India is taking leaps in the public health sector by first gaining the Polio-safe certificate from WHO about a year ago in March, and now it’s on the verge of obtaining the same for Tetanus at childbirth.

The Polio landmark was significant because India accounted for half of the world cases before 2009 and the tetanus eradication makes us equally proud.


Photo for representational purpose only. Source:impatient optimists

Sources from health ministry told Indian Express, “India has expelled maternal and neonatal tetanus (MNT) — an infection that at its peak killed an estimated 2 lakh adults and children every year — and is expecting an official certification from WHO within two months.”

India will be among only 23 countries so far to completely get rid of MNT. The measure of this, called the maternal and neonatal tetanus elimination (MNTE), has rates like one case of infection in every thousand live births per year for each Indian district.

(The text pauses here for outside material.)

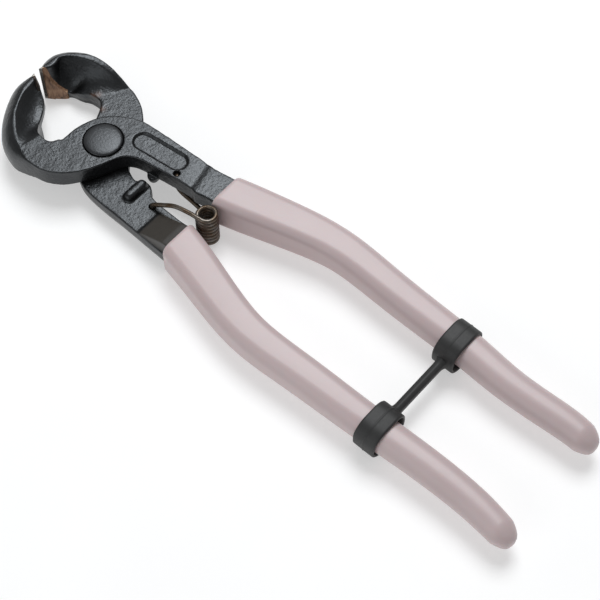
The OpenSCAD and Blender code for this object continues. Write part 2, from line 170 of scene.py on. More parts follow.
LOWER = {
    "plate": [
        (46, 15.4), (40, 15.2), (30, 14.9), (22, 14.6), (11, 14.4), (4, 13.6), (-1, 11.2), (-5, 8.4),
        (-8.4, 2), (-10.2, -4), (-12, -8.6), (-15, -12.8), (-19.6, -12.8), (-22, -11.5), (-26.3, -10.2),
        (-31, -8.2), (-32.6, -11), (-32.4, -15), (-29.5, -18.4), (-24, -21.2), (-16, -22.4), (-9, -22),
        (-3.9, -19.8), (0.2, -16.4), (3, -12), (7, -4), (9.6, -0.6), (11.8, 0.6), (14.2, 1.3), (16, -0.1),
        (18.6, -0.4), (20.6, 0.7), (21.8, 2.1), (25.2, 2.8), (34, 3), (46, 3.4)],
    "back": [
        (-33.7, -5.6), (-36.4, -8.6), (-37, -13), (-35, -17.6), (-32.2, -20.4), (-28.6, -22.3), (-24, -23),
        (-18.5, -23.2), (-13.3, -23), (-9, -22.4), (-3.9, -20.1), (0.2, -16.7)],
    "crest": [
        (-33.7, -5.6), (-33.8, -8.6), (-33.5, -12.8), (-31.4, -15.9), (-28, -18.4), (-24.4, -20.2),
        (-20, -21.4), (-15, -22.1), (-11.6, -22.2), (-8.7, -21.7), (-4, -19.6), (-0.2, -16.4)],
    "face": [
        (-3, -10), (-9.8, -8), (-11.8, -11), (-15, -13.1), (-19.6, -13.1), (-22.6, -11.9), (-26.4, -11),
        (-28.4, -9.1)],
    "scoop": [
        (-32.2, -7, 7.7, -31.6, -7.2, 7.3), (-32.2, -10.4, 7.6, -28.8, -8.8, 6.9),
        (-30, -15.2, 7.4, -25.4, -10.8, 6.6), (-24, -19, 6.9, -21.6, -12.2, 6.5),
        (-18.4, -20.8, 6.5, -17.8, -13.1, 6.35)],
    "cove": [
        (-33.1, -6.3, -7.7, -33, -6, -7.2), (-31.9, -8, -7.7, -32.2, -6.6, -4.5),
        (-31.5, -9.6, -7.6, -31.2, -7.1, -2), (-31.6, -11.4, -7.5, -30, -7.8, -0.2),
        (-32, -13.2, -7.4, -28.6, -8.4, 1.6), (-30, -15.8, -7.1, -27, -9.4, 3),
        (-26.4, -18.3, -6.3, -25.5, -10.6, 2.8), (-23, -19.8, -5.3, -23.5, -11.3, 1.4),
        (-19, -20.9, -3.7, -20.8, -12, 0.5),
        (-15.4, -21.6, -1.8, -18.8, -12.3, 0.1), (-11.9, -22.2, 0.05, -17.6, -12.5, 0.1)],
    "mating": [(-9.2, -27), (-12, -22.2), (-17.7, -12.5), (-19.5, -9.5), (-19.5, 20), (90, 20), (90, -27)],
    "draft": 0.9,
    "braze": 7.8,
    "rust": [(-18.4, -12.7, 0.3), (-17.2, -14.4, 0.1), (-12.2, -11.2, -0.2)],
    "edge": (-33.7, -5.6),
    "along": (4.5, -2.8),
    "boss": (0.2, 8.6),
    "ramp": (5.2, 14.4),
    "hole": LOWER_HOLE,
    "handle": [
        (GRIP_X0, 9.9, 13.2), (50, 12.2, 12.7), (61, 15.4, 12.1), (74, 18.6, 11.4), (85, 18.9, 11),
        (101, 18.1, 10.8), (118, 18, 10.5), (140, 16.7, 10), (156, 17, 9.6), (163, 17.8, 9.3),
        (167.6, 18.5, 8.9)],
    "seed": 11.0,
}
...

A dual team consisting of WHO and UNICEF recently conducted field visits in Jammu and Kashmir, Nagaland and Meghalaya, and Dadra and Nagar Haveli – the last four areas with more than the acceptable levels of infection. It confirmed India’s status as one of the countries to completely get rid of MNT. The inspections yielded positive results and the Health Ministry is expecting the official certificate to come through soon.

It is a big achievement as the infection was responsible for about 15 per cent of the total number of neonatal deaths in the country at one point. This has likely happened because of the increase in institutional deliveries and practices that minimize risk of infection including safe umbilical cord procedures.